What appeared to be healthy digestion/ consolidation morning of the rally from 1266 quickly turned into a sell off as any supports were easily sliced through by lunch hour. Discussed recently how markets R/S lines have had little effect.
What were the culprits?. Well, you have to look at the fact economy related stocks/ sectors, high beta selling was strong to understand. The market did a roundabout this morning as attention has turned to the economy and away from Europe drawing up a roadmap into month’s end summit.
Although most Global flash PMI’s showed some signs of stabilization, powerhouse Germany was worrisome. Also, U.S flash came in at ~52-53 softer than expected/declining m/m and an ugly Phily Fed followed. The usual trade of bad data is good reversed today. (bad data being good for QE button to be pushed).
Importantly, although the FOMC was being called ‘dovish’ by the likes of WSJ and Economist journalists this morning, the action in a softer Gold and stronger USD signalled the call here that the FOMC was ‘less dovish”.. “Forget about the wildly speculative outright QE not happening, the actions were even less dovish than the reasonable expectations, yet market had a ho-hum attitude. Maybe that will change some overnight, but if any selling does occur, it should viewed as a buying oppy as concluded heading into the trading day.”.

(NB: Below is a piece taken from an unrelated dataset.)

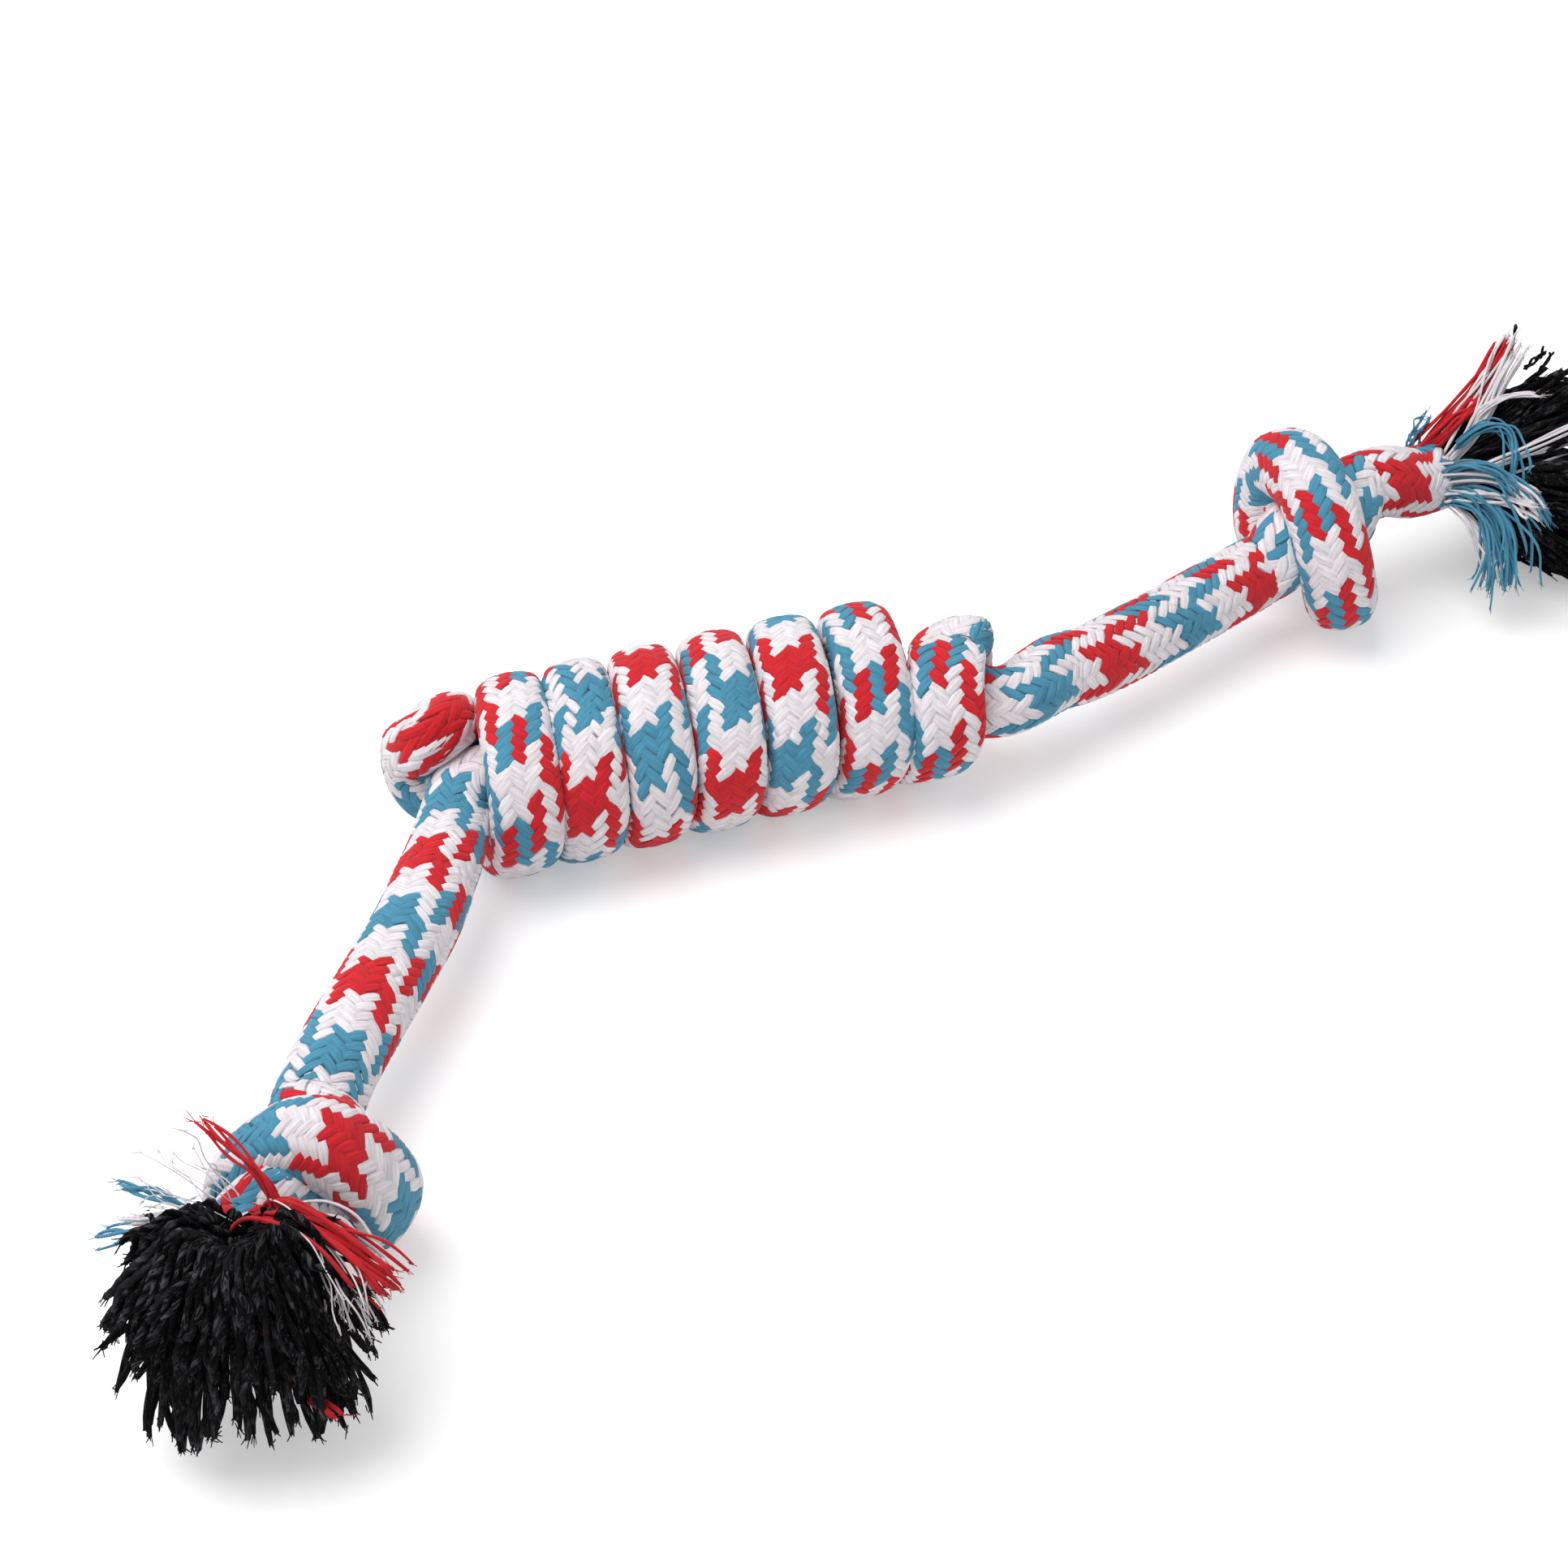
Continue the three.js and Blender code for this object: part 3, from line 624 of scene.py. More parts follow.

Question is it a buying oppy’ ...(thus releasing this during trading hours).
Considering the quick market change in focus, it may have to wait as market doesn’t think FED will come to the aid of the stock market fast enough due its hawkish tone (as per Gold/USD today). Bad data is bad data today.
Also entering the week, noted corporate earnings will be back in focus. Well, this has been pretty disappointing adding to the ‘economy’ focus market turned to today. Outlooks have not been great from techs like RHT. Also, many media reports out of companies cutting back due to demand lagging. BBBY results didn’t help the retail/consumer side.